In May 2011, the FASB issued ASU No. 2011-04, "Fair Value Measurements (Topic 820): Amendments to Achieve Common Fair Value Measurement and Disclosure Requirements in U.S. GAAP and IFRSs," ("ASU 2011-04"). ASU 2011-04 expands the disclosures for fair value measurements that are estimated using significant unobservable (Level 3) inputs. This new guidance is to be applied prospectively. This guidance was effective for the Company beginning January 1, 2012. The adoption of this standard did not materially affect the consolidated financial statements.

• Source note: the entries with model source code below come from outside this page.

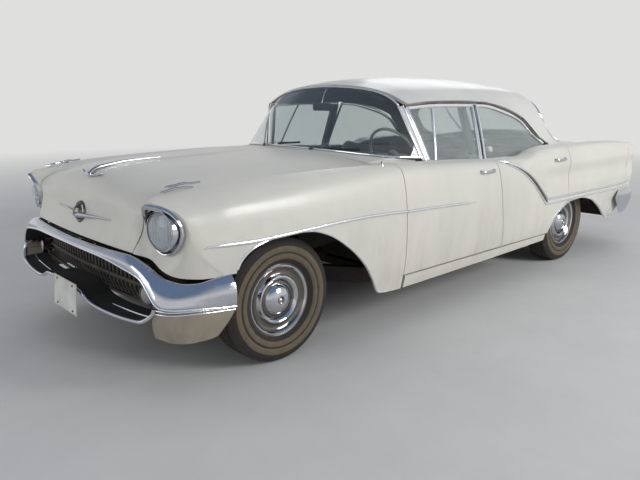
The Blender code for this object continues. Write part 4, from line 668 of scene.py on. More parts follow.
def join(name, things):
    """Several meshes as one piece."""
    points = []
    faces = []
    indices = []
    materials = []
    for thing in things:
        shift = len(points)
        points += [v.co.copy() for v in thing.data.vertices]
        for m in thing.data.materials:
            if m not in materials:
                materials.append(m)
        for polygon in thing.data.polygons:
            faces.append([k + shift for k in polygon.vertices])
            indices.append(materials.index(thing.data.materials[polygon.material_index]))
        bpy.data.objects.remove(thing, do_unlink=True)
    mesh = bpy.data.meshes.new(name)
    mesh.from_pydata(points, [], faces)
    for m in materials:
        mesh.materials.append(m)
    mesh.polygons.foreach_set("material_index", indices)
    mesh.shade_smooth()
    mesh.set_sharp_from_angle(angle=math.radians(35.0))
    joined = bpy.data.objects.new(name, mesh)
    bpy.context.scene.collection.objects.link(joined)
    return joined


# Finer forms of the side skin
SWEEP = ((-0.134, 0.947), (-0.276, 0.903), (-0.412, 0.842), (-0.538, 0.766), (-0.657, 0.672), (-0.763, 0.583))
SWEEP_TAIL = ((-0.763, 0.583), (-1.40, 0.580), (-2.05, 0.578), (-2.38, 0.585))
BELT_DIP = ((0.60, 0.0), (0.20, -0.004), (-0.10, -0.010), (-0.30, -0.020), (-0.44, -0.030), (-0.52, -0.016),
            (-0.60, 0.004), (-0.75, 0.006), (-1.10, 0.0))
HIP_RISE = 0.010
CREASE_Z = 0.853
CREASE_RISE = 0.007


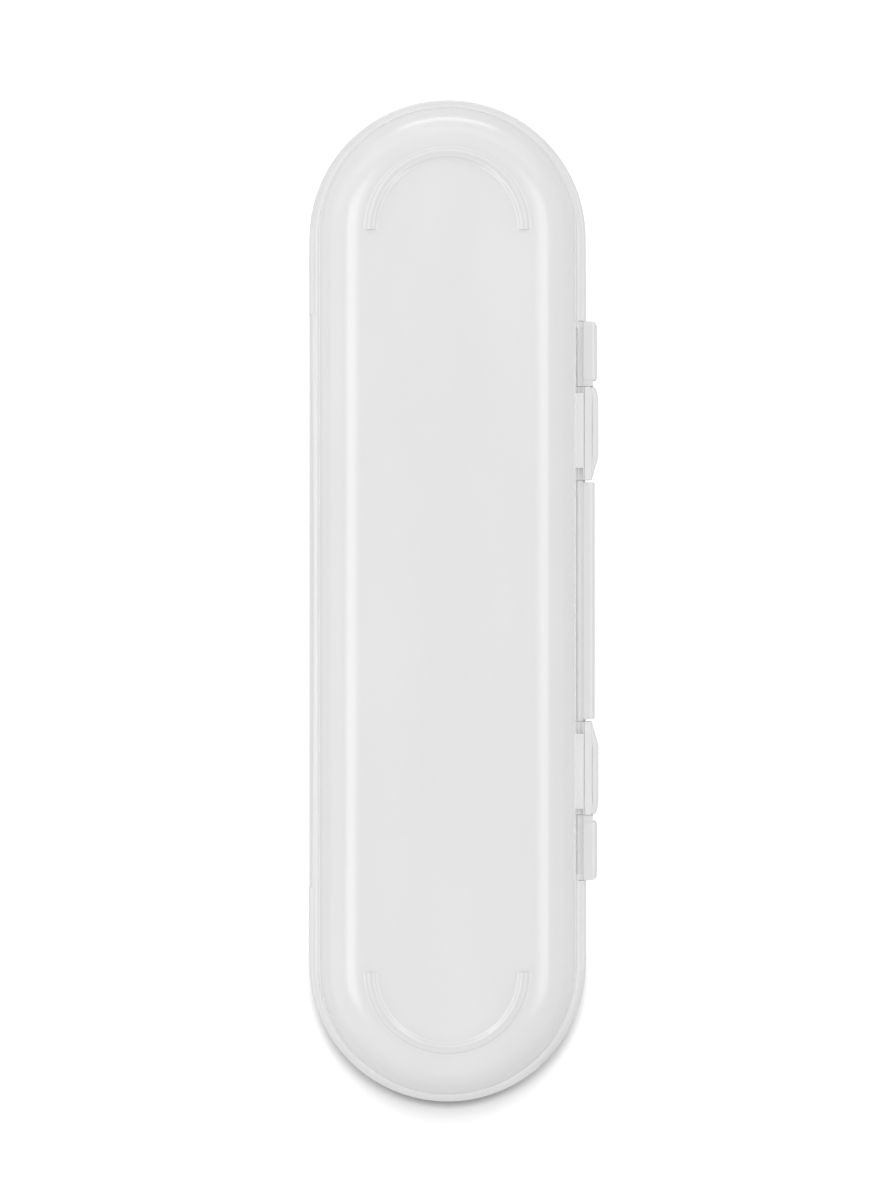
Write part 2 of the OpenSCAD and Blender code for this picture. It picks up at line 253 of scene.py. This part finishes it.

In July 2012, the FASB issued ASU 2012-02 – Testing indefinite-Lived Intangible Assets for Impairments ("ASU 2012-02", which amends the guidance in ASC 350-30 on testing indefinite-lived intangible assets, other than goodwill, for impairments.  FASB issued ASU 2012-12 in response to feedback on ASU 2011-08, which amended the goodwill impairment testing requirements by allowing an entity to perform a qualitative impairment assessment before proceeding to the two-step impairment test.  Similarly, under ASU 2012-02, an entity testing an indefinite-lived intangible asset for impairment has the option of performing a qualitative assessment before calculating the fair value of the asset. If the entity determines, on the basis of quantitative factors, that the fair value of the indefinite-lived intangible asset is not more likely than note (i.e. a likelihood of more than 50 percent) impaired, the entity would not need to calculate the fair value of the asset.  ASU 2012-02 does note revise the requirement to test indefinite-lived intangible assets annually for impairment.  In addition, the ASU 2012-02 does not amend the requirement to test these assets for impairment between annual tests if there is a change in the events or circumstances; however, it does revise the examples of events and circumstances that an entity should consider in interim periods. ASU 201-02 is effective for annual and interim impairment tests performed for fiscal years beginning after September 15, 2012.  Early adoption is permitted.  The Company does not expect the adoption of this guidance to have a material effect on the Company's consolidated financial statements.
 
Other recent accounting pronouncements issued by FASB, including its Emerging Issues Task Force ("EITF"), the American Institute of Certified Accountants ("AICPA"), and the SEC did not or are not believed by management to have a material impact on the Company's present or future financial statements.